Supply chain transparency increases consumer confidence.
On a blockchain, any data entry or ledger change needs to be approved by every party within the chain. This process might seem cumbersome, but it makes the database more secure as it becomes nearly impossible to manipulate stored information.
At every step of the production process, the involved entity can upload data onto the blockchain. For example, an Indonesian fish farmer can confirm the time and location of his latest tuna catch and upload it onto a blockchain. The shipping company can ensure it has shipped the tuna to the manufacturer, who then confirms it has been processed and sent to a retailer. The final consumer can scan a QR code on a tuna can with a smartphone app and view all steps of the supply chain, confirming his tuna comes from Indonesia.
As none of the blockchain-stored data can be altered, both the manufacturer and the consumer have greater confidence in the quality of the product.
According to Capgemini, 13% of the manufacturing sector already implements blockchain pilots in selected sites or even at scale. Many others are in a proof of concept stage. Thus, it's only a matter before blockchain-based processes become the norm for manufacturing companies.
The benefits of blockchain implementation
The following are among the promising uses cases for blockchain in manufacturing, proving that its implementation in manufacturing means not just cutting costs but much more than that:
Real-time procurement: smart contracts on a blockchain could continuously query all other nodes for the best pricing, delivery times, and other terms and conditions for specialized parts. This would allow significant manufacturers to ramp up more efficiently to meet demand while helping component manufacturers meet customer demand.
Supply chain visibility and traceability: a blockchain supply chain application could provide real-time visibility into each stage of the production and delivery of products and parts. When problems occur with raw materials or components, manufacturers could reduce their liability by quickly identifying the individual products and customers affected.
Blockchain promises to dramatically streamline these and other operational areas through its ability to allow disparate organizations to share information securely without the need for a trusted intermediary. Blockchain's ability to support smart contracts, which negotiate and execute agreements automatically, could eliminate many of the manual processes that currently slow processing, increase costs and often lead to ambiguities and disputes. Manufacturers could also improve planning by gaining real-time visibility into their supply chain.

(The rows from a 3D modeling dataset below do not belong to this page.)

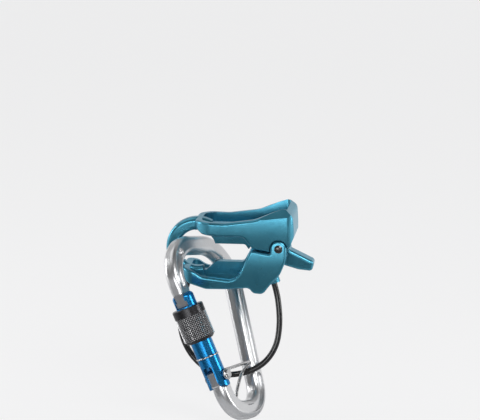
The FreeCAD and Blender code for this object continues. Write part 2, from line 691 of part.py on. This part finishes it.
os.makedirs("parts", exist_ok=True)
export("main_body", make_body())
export("release_lever", make_lever())
export("pivot_pin", make_pin())
export("keeper_cable", make_cable())
export("left_cable_ferrule", make_ferrule(cable_points[0], cable_points[1]))
export("right_cable_ferrule", make_ferrule(cable_points[-1], cable_points[-2]))
export("carabiner_frame", make_frame(), carabiner_placement)
export("gate_barrel", make_gate(), gate_placement, carabiner_placement)
export("gate_rivet", make_rivet(), gate_placement, carabiner_placement)
export("gate_plunger", make_plunger(), gate_placement, carabiner_placement)
export("gate_spring", make_spring(), gate_placement, carabiner_placement)
export("sleeve_stop_wire", make_stop_wire(), gate_placement, carabiner_placement)
export("locking_sleeve", make_sleeve(), gate_placement, carabiner_placement)
export("keeper_bar", make_keeper_bar(), carabiner_placement)
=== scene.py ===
import math

import bmesh
import bpy
from mathutils import Matrix, Vector


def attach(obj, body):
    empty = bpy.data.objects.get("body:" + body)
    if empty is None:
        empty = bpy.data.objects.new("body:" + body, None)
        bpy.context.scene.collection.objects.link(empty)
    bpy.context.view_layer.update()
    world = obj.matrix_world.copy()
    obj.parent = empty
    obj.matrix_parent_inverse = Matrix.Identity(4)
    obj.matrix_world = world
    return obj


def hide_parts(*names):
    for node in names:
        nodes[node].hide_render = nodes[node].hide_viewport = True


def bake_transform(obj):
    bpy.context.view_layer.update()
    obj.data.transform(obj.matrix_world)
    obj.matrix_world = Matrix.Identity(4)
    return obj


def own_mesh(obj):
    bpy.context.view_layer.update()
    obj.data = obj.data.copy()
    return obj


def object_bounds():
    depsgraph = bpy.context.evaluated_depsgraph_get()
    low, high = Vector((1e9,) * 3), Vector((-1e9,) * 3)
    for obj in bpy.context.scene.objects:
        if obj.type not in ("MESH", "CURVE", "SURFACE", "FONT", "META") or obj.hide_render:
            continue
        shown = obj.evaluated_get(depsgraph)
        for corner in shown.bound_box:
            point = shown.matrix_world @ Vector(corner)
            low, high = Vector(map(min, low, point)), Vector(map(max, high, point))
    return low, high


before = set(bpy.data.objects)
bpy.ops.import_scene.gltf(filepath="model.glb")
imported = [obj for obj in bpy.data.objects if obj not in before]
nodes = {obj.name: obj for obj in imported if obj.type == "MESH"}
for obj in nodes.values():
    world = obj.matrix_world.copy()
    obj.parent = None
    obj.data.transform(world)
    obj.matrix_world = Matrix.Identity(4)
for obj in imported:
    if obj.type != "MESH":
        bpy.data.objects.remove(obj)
cad_low, cad_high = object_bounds()
mm = 0.001

# Places and directions in the row's frame
window_centre = Vector((-29.085, 24.471, 85.677)) * mm
rivet_centre = Vector((-13.685, -14.712, 17.428)) * mm
gate_axis = Vector((-0.395573, 0.109323, 0.911905)).normalized()
carabiner_up = Vector((-0.308389, 0.325024, 0.894011)).normalized()


# ---------------------------------------------------------------- camera

photo_azimuth = math.radians(6.5)
photo_elevation = math.radians(12.6)
pixels_per_mm = 1.7
photo_width, photo_height = 480, 420
window_pixel = (198, 247)
camera_lens = 250.0
sensor_width = 36.0
nearest_seen = 0.05
furthest_seen = 20


def add_camera():
    """A long lens that sees the middle of the device's window at its pixel of the photo."""
    towards_camera = Vector((math.sin(photo_azimuth) * math.cos(photo_elevation),
                             -math.cos(photo_azimuth) * math.cos(photo_elevation),
                             math.sin(photo_elevation)))
    right = Vector((math.cos(photo_azimuth), math.sin(photo_azimuth), 0))
    up = towards_camera.cross(right)
    aim = window_centre
    aim = aim + right * (photo_width / 2 - window_pixel[0]) / pixels_per_mm * mm
    aim = aim + up * (window_pixel[1] - photo_height / 2) / pixels_per_mm * mm
    seen_width = photo_width / pixels_per_mm * mm
    data = bpy.data.cameras.new("camera")
    data.lens = camera_lens
    data.sensor_width = sensor_width
    data.clip_start = nearest_seen
    data.clip_end = furthest_seen
    camera = bpy.data.objects.new("camera", data)
    bpy.context.scene.collection.objects.link(camera)
    camera.location = aim + towards_camera * (seen_width * camera_lens / sensor_width)
    camera.rotation_mode = "QUATERNION"
    camera.rotation_quaternion = (-towards_camera).to_track_quat("-Z", "Y")
    bpy.context.scene.camera = camera


add_camera()


# ---------------------------------------------------------------- material steps

def new_material(name):
    material = bpy.data.materials.new(name)
    material.use_nodes = True
    tree = material.node_tree
    return material, tree, tree.nodes["Principled BSDF"]


def object_coordinates(tree, turn=(0, 0, 0), stretch=(1, 1, 1)):
    """Object coordinates, turned and stretched for a pattern that runs one way."""
    place = tree.nodes.new("ShaderNodeTexCoord")
    mapping = tree.nodes.new("ShaderNodeMapping")
    mapping.inputs["Rotation"].default_value = turn
    mapping.inputs["Scale"].default_value = stretch
    tree.links.new(place.outputs["Object"], mapping.inputs["Vector"])
    return mapping.outputs["Vector"]


def turn_to(axis):
    """Mapping turn that lays a direction of the object along the pattern's Z."""
    return axis.rotation_difference(Vector((0, 0, 1))).to_euler()


def separate(tree, vector):
    """The X, Y and Z values of a vector."""
    node = tree.nodes.new("ShaderNodeSeparateXYZ")
    tree.links.new(vector, node.inputs["Vector"])
    return node.outputs["X"], node.outputs["Y"], node.outputs["Z"]


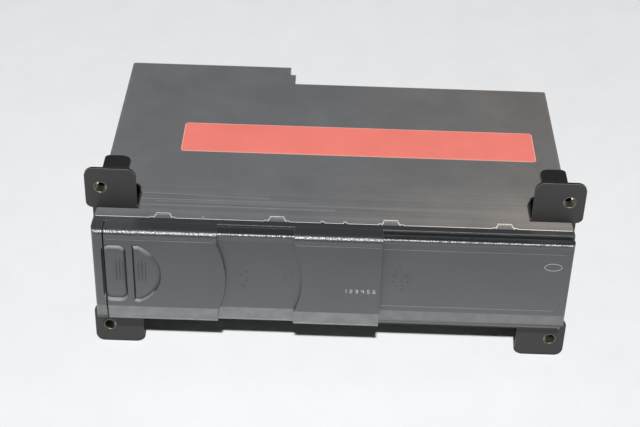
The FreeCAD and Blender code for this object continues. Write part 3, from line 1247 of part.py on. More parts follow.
def traverse_chassis():
    """The player's chassis: a plate with windows, pivot lugs and the blocks that hold rods and screw."""
    top, bottom = -CHASSIS_TOP, -CHASSIS_TOP - CHASSIS_SHEET
    plate = box(CHASSIS_LEFT, CHASSIS_RIGHT, CHASSIS_FRONT, CHASSIS_REAR, bottom, top)
    low, high = bottom - OVER, top + OVER
    screw_side = SLED_MOTOR_R + OVER
    window_front, window_rear = SLED_FRONT - 1.5 * OVER, SLED_REAR + 1.5 * OVER
    plate = plate.cut(box(BLOCK_LEFT + BLOCK_WIDTH, END_BLOCK_X, window_front, window_rear, low, high))
    plate = plate.cut(box(SLED_MOTOR_RIGHT, END_BLOCK_X, window_rear, SCREW_Y + screw_side - OVER, low, high))
    plate = plate.cut(box(SLED_MOTOR_LEFT - OVER, SLED_MOTOR_RIGHT + 2 * OVER, SCREW_Y - screw_side,
                          SCREW_Y + screw_side, low, high))
    rod_high = -ROD_Z + ROD_R + OVER / 5
    screw_high = -SCREW_Z + SCREW_R + OVER
    pieces = [plate]
    for x, length in ((BLOCK_LEFT, BLOCK_WIDTH), (END_BLOCK_X, END_BLOCK_LENGTH)):
        pieces.append(box(x, x + length, SLED_FRONT - OVER, SLED_REAR + OVER, bottom, rod_high))
        pieces.append(box(x, x + length, SLED_REAR, SCREW_Y + screw_side + OVER, bottom, screw_high))
    for x in (CHASSIS_LEFT, CHASSIS_RIGHT - LUG_LENGTH):
        pieces.append(rod(LUG_R, (x, PIVOT_Y, -PIVOT_Z), (x + LUG_LENGTH, PIVOT_Y, -PIVOT_Z)))
    shape = join(*pieces)
    for x in (CHASSIS_LEFT, CHASSIS_RIGHT - LUG_LENGTH):
        shape = shape.cut(rod(PIN_R + PIN_FIT, (x - OVER, PIVOT_Y, -PIVOT_Z),
                              (x + LUG_LENGTH, PIVOT_Y, -PIVOT_Z)))
    for y in ROD_Y:
        shape = shape.cut(rod(ROD_R + ROD_FIT, (BLOCK_LEFT - OVER, y, -ROD_Z),
                              (END_BLOCK_X + OVER / 2, y, -ROD_Z)))
    shape = shape.cut(rod(SCREW_R + SCREW_GAP, (BLOCK_LEFT - OVER, SCREW_Y, -SCREW_Z),
                          (END_BLOCK_X + OVER / 2, SCREW_Y, -SCREW_Z)))
    centre = (PLAY_X, PLAY_Y, low)
    return shape.cut(rod(SHAFT_R + SHAFT_GAP, centre, (PLAY_X, PLAY_Y, high)))


def sled_rods():
    """The two rods the sled slides on."""
    return compound(rod(ROD_R, (BLOCK_LEFT, y, -ROD_Z), (END_BLOCK_X + OVER / 2, y, -ROD_Z)) for y in ROD_Y)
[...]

Manufacturers can boost operational efficiency, reduce production costs, and create new business opportunities using blockchain. The value chains that support global manufacturing depend on achieving trust among a complex web of suppliers, distribution partners, and customers. Suppliers must be selected carefully and then monitored for quality and reliability.
Manufacturers must confirm that distribution partners have delivered finished products on time. To meet regulatory requirements, manufacturers also engage with service providers who conduct inspections and issue certifications to ensure best practices are followed.
Export Portal has also implemented a blockchain-based system on its trade portal. Like in manufacturing, EP and its users also benefit from blockchain's security and transparency features, as platform users can exchange information in real-time without any security concerns. That's what makes the technology so effective across almost every industry.